Data segment:
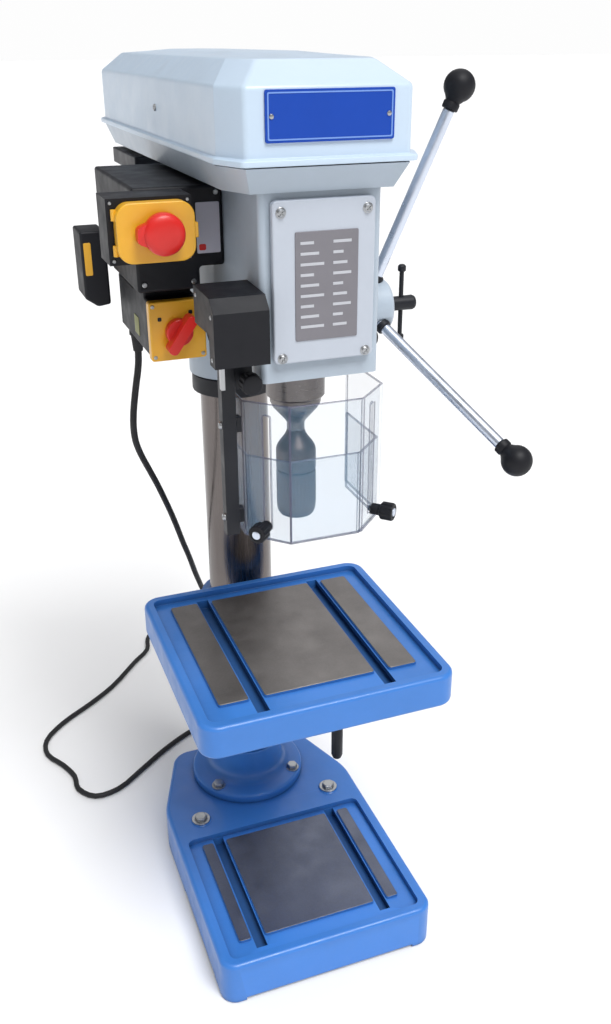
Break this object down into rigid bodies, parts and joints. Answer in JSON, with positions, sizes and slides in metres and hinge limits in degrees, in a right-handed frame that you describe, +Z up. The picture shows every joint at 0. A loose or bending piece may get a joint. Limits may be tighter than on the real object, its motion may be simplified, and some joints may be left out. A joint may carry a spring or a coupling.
{
  "type": "bench drill press",
  "caption": "Bench drill press with slotted base and table on a round column, belt-driven head, rack-fed quill, keyless chuck and swinging clear guard.",
  "frame": {"origin": "on the floor, under the middle of the machine without its cord", "axes": "+Z up along the column, -Y towards the operator, +X to the operator's right"},
  "size_m": [0.4842, 0.9225, 1.055],
  "materials": {
    "blue_casting": "gloss enamel over casting, bare machined pads",
    "ground_steel": "ground, lightly oiled",
    "grey_casting": "light blue-grey enamel, fine cast texture",
    "pale_plate": "light grey enamel on plate",
    "cover_shell": "light blue-grey, smooth moulded skin",
    "black_painted_steel": "satin black",
    "blue_plate": "printed blue, blank",
    "pulley_alloy": "turned",
    "belt_rubber": "matt",
    "chuck_steel": "turned and knurled",
    "lever_chrome": "bright",
    "black_plastic": "satin black moulding",
    "yellow_plastic": "semi-gloss safety yellow",
    "red_plastic": "semi-gloss red",
    "green_plastic": "semi-gloss green",
    "clear_guard": "clear polycarbonate sheet",
    "cord_rubber": "matt black flex"
  },
  "bodies": {
    "frame": {"base_casting": "blue_casting", "column_flange": "blue_casting", "column": "ground_steel", "head_casting": "grey_casting", "head_front_plate": "pale_plate", "head_support_collar": "black_painted_steel", "belt_pan": "grey_casting", "motor_plate": "black_painted_steel", "motor_body": "black_painted_steel", "return_spring_cap": "black_painted_steel", "control_box": "black_plastic", "junction_box": "black_plastic", "estop_housing": "black_plastic", "rotary_switch_box": "black_plastic", "rotary_switch_plate": "yellow_plastic", "guard_switch_box": "black_plastic", "front_belt": "belt_rubber", "rear_belt": "belt_rubber", "cord_gland": "cord_rubber", "power_cord": "cord_rubber", "cord_coil": "cord_rubber", "plug": "cord_rubber"},
    "belt_cover": {"belt_lid": "cover_shell", "name_plate": "blue_plate"},
    "rest_ring": {"table_rest_ring": "ground_steel"},
    "table": {"table_bracket": "blue_casting", "work_table": "blue_casting"},
    "table_lock": {"table_lock_lever": "black_painted_steel"},
    "column_clamp": {"column_clamp_lever": "black_painted_steel"},
    "feed_wheel": {"feed_pinion": "ground_steel", "lever_hub": "grey_casting", "feed_lever_1": "lever_chrome", "feed_lever_2": "lever_chrome", "feed_lever_3": "lever_chrome", "feed_knob_1": "black_plastic", "feed_knob_2": "black_plastic", "feed_knob_3": "black_plastic"},
    "dial": {"depth_dial": "pulley_alloy"},
    "stop": {"stop_screw": "black_painted_steel"},
    "stop_bar": {"tommy_bar": "black_painted_steel"},
    "quill_body": {"quill": "ground_steel"},
    "spindle_body": {"spindle": "ground_steel", "chuck_body": "chuck_steel"},
    "sleeve": {"chuck_sleeve": "chuck_steel"},
    "jaw_1": {"chuck_jaw_1": "chuck_steel"},
    "jaw_2": {"chuck_jaw_2": "chuck_steel"},
    "jaw_3": {"chuck_jaw_3": "chuck_steel"},
    "spindle_drive": {"spindle_pulley": "pulley_alloy"},
    "idler": {"idler_pulley": "pulley_alloy"},
    "motor_rotor": {"motor_pulley": "pulley_alloy"},
    "flap": {"estop_flap": "yellow_plastic"},
    "stop_button": {"estop_button": "red_plastic"},
    "go_button": {"start_button": "green_plastic"},
    "reversing_knob": {"rotary_knob": "red_plastic"},
    "guard": {"guard_post": "black_painted_steel", "upper_shield": "clear_guard"},
    "guard_lower": {"lower_shield": "clear_guard"},
    "guard_clamp": {"guard_post_knob": "black_plastic"},
    "left_knob": {"guard_knob_left": "black_plastic"},
    "right_knob": {"guard_knob_right": "black_plastic"}
  },
  "joints": [
    {"name": "table_height", "type": "slide", "parent": "frame", "child": "rest_ring", "axis": [0, 0, 1], "range_m": [-0.14, 0.07]},
    {"name": "table_swing", "type": "hinge", "parent": "rest_ring", "child": "table", "pos_m": [-0.009, 0.0472, 0.306], "axis": [0, 0, 1], "range_deg": [0, 100]},
    {"name": "table_lock_turn", "type": "hinge", "parent": "table", "child": "table_lock", "pos_m": [-0.009, -0.1528, 0.344], "axis": [1, 0, 0], "range_deg": [-60, 60]},
    {"name": "column_clamp_turn", "type": "hinge", "parent": "table", "child": "column_clamp", "pos_m": [-0.009, 0.1132, 0.339], "axis": [1, 0, 0], "range_deg": [0, 100]},
    {"name": "lid_open", "type": "hinge", "parent": "frame", "child": "belt_cover", "pos_m": [-0.009, 0.3372, 0.968], "axis": [-1, 0, 0], "range_deg": [0, 75]},
    {"name": "feed_turn", "type": "hinge", "parent": "frame", "child": "feed_wheel", "pos_m": [-0.009, -0.1438, 0.804], "axis": [1, 0, 0], "range_deg": [0, 360], "stiffness_Nm_per_rad": 0.1, "springref_deg": -515.66},
    {"name": "quill_travel", "type": "slide", "parent": "frame", "child": "quill_body", "axis": [0, 0, -1], "range_m": [0, 0.08168]},
    {"name": "depth_dial_set", "type": "hinge", "parent": "feed_wheel", "child": "dial", "pos_m": [0.074, -0.1438, 0.804], "axis": [1, 0, 0], "range_deg": [-175, 175]},
    {"name": "stop_screw_turn", "type": "hinge", "parent": "feed_wheel", "child": "stop", "pos_m": [0.111, -0.1438, 0.804], "axis": [1, 0, 0], "range_deg": [-180, 180]},
    {"name": "tommy_bar_slide", "type": "slide", "parent": "stop", "child": "stop_bar", "axis": [0, 0, 1], "range_m": [-0.026, 0.026]},
    {"name": "spindle_drive_spin", "type": "hinge", "parent": "frame", "child": "spindle_drive", "pos_m": [-0.009, -0.1818, 0.99], "axis": [0, 0, 1], "continuous": true},
    {"name": "spindle_spin", "type": "hinge", "parent": "quill_body", "child": "spindle_body", "pos_m": [-0.009, -0.1818, 0.7], "axis": [0, 0, 1], "continuous": true},
    {"name": "idler_spin", "type": "hinge", "parent": "frame", "child": "idler", "pos_m": [-0.009, 0.0022, 0.99], "axis": [0, 0, 1], "continuous": true},
    {"name": "motor_spin", "type": "hinge", "parent": "frame", "child": "motor_rotor", "pos_m": [-0.009, 0.2122, 0.99], "axis": [0, 0, 1], "continuous": true},
    {"name": "chuck_sleeve_turn", "type": "hinge", "parent": "spindle_body", "child": "sleeve", "pos_m": [-0.009, -0.1818, 0.62], "axis": [0, 0, 1], "range_deg": [0, 720]},
    {"name": "chuck_jaw_1_slide", "type": "slide", "parent": "spindle_body", "child": "jaw_1", "axis": [-0.0707, 0.1225, 0.9899], "range_m": [0, 0.006]},
    {"name": "chuck_jaw_2_slide", "type": "slide", "parent": "spindle_body", "child": "jaw_2", "axis": [-0.0707, -0.1225, 0.9899], "range_m": [0, 0.006]},
    {"name": "chuck_jaw_3_slide", "type": "slide", "parent": "spindle_body", "child": "jaw_3", "axis": [0.1414, 0, 0.9899], "range_m": [0, 0.006]},
    {"name": "estop_flap_open", "type": "hinge", "parent": "frame", "child": "flap", "pos_m": [-0.186, -0.1881, 0.906], "axis": [0, 0, -1], "range_deg": [0, 90]},
    {"name": "estop_press", "type": "slide", "parent": "flap", "child": "stop_button", "axis": [0, 1, 0], "range_m": [0, 0.0035], "stiffness_N_per_m": 900, "springref_m": -0.002},
    {"name": "start_press", "type": "slide", "parent": "frame", "child": "go_button", "axis": [0, 1, 0], "range_m": [0, 0.003], "stiffness_N_per_m": 700, "springref_m": -0.001},
    {"name": "rotary_knob_turn", "type": "hinge", "parent": "frame", "child": "reversing_knob", "pos_m": [-0.121, -0.1528, 0.797], "axis": [0, 1, 0], "range_deg": [0, 90]},
    {"name": "guard_swing", "type": "hinge", "parent": "frame", "child": "guard", "pos_m": [-0.098, -0.2328, 0.8], "axis": [0, 0, 1], "range_deg": [-110, 0]},
    {"name": "guard_height", "type": "slide", "parent": "guard", "child": "guard_lower", "axis": [0, 0, 1], "range_m": [0, 0.07]},
    {"name": "guard_clamp_turn", "type": "hinge", "parent": "guard", "child": "guard_clamp", "pos_m": [-0.082, -0.2428, 0.772], "axis": [0, 1, 0], "range_deg": [-180, 180]},
    {"name": "left_knob_turn", "type": "hinge", "parent": "guard_lower", "child": "left_knob", "pos_m": [-0.0655, -0.25305, 0.618], "axis": [-0.7071, -0.7071, 0], "range_deg": [-180, 180]},
    {"name": "right_knob_turn", "type": "hinge", "parent": "guard_lower", "child": "right_knob", "pos_m": [0.0475, -0.25305, 0.618], "axis": [0.7071, -0.7071, 0], "range_deg": [-180, 180]}
  ],
  "couplings": [
    {"joint": "quill_travel", "follows": "feed_turn", "m_per_rad": 0.013},
    {"joint": "spindle_spin", "follows": "spindle_drive_spin", "ratio": 1},
    {"joint": "idler_spin", "follows": "spindle_drive_spin", "ratio": 0.7253},
    {"joint": "motor_spin", "follows": "spindle_drive_spin", "ratio": 0.6522},
    {"joint": "chuck_jaw_1_slide", "follows": "chuck_sleeve_turn", "m_per_rad": 0.00047746},
    {"joint": "chuck_jaw_2_slide", "follows": "chuck_sleeve_turn", "m_per_rad": 0.00047746},
    {"joint": "chuck_jaw_3_slide", "follows": "chuck_sleeve_turn", "m_per_rad": 0.00047746}
  ]
}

What the task requires: Every line containing the string "joints" must be listed.

The output:
Break this object down into rigid bodies, parts and joints. Answer in JSON, with positions, sizes and slides in metres and hinge limits in degrees, in a right-handed frame that you describe, +Z up. The picture shows every joint at 0. A loose or bending piece may get a joint. Limits may be tighter than on the real object, its motion may be simplified, and some joints may be left out. A joint may carry a spring or a coupling.
  "joints": [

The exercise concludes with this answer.